Analysis: Michael Settle's gives his views on the latest employment figures

IF the General Election were a numbers game, then David Cameron would be chuckling over his cornflakes this morning.

The UK jobless fell by 161,000 to 2.16m in the three months to April, bringing the unemployment rate down to 6.6%. Those in work rose by a record 345,000, to 30.5m, most of which are in full-time employment. And the number of people claiming Jobseeker's Allowance in June fell by 27,400 to 1.09m.

In Scotland, unemployment fell by 7000 over the quarter with the rate falling 0.3 percentage points to 6.6%, the same as the UK.

Overall, employment increased by 16,000, up 0.5 percentage points to 73.4%. This compares to the UK employment rate of 72.9%.

The Scottish Government, keen to improve the ratings for women in favour of independence, highlighted how the female employment figure of 1.24m was the highest  since comparable records began in 1992. Some 35,000 more women are now in work than a year ago.

It also pointed out how Scotland's female employment rate of 69.8% was also higher than the UK rate of 67.9%.

As always success has many fathers while failure is an orphan.

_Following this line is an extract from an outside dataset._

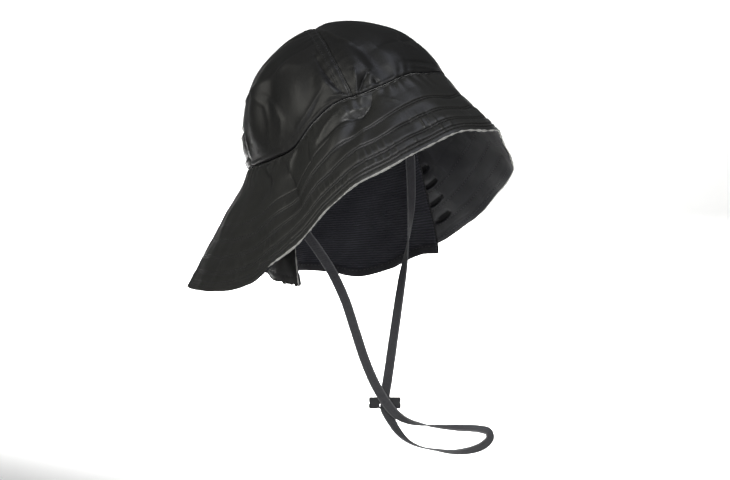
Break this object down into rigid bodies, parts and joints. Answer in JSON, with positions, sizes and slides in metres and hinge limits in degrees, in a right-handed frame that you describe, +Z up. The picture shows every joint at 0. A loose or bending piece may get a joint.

But while the Prime Minister will be chuckling, Ed Miliband will be having difficulty again in consuming his bacon buttie. While the Labour leader will continue to insist the cost of living crisis is hurting people right across the UK, the economic numbers are increasingly going in the wrong direction from an electoral point of view.

Mr Cameron will resist crowing too much at PMQs today, as will Chancellor George Osborne when he delivers his annual Mansion House speech tomorrow, but inwardly they will both be punching the air.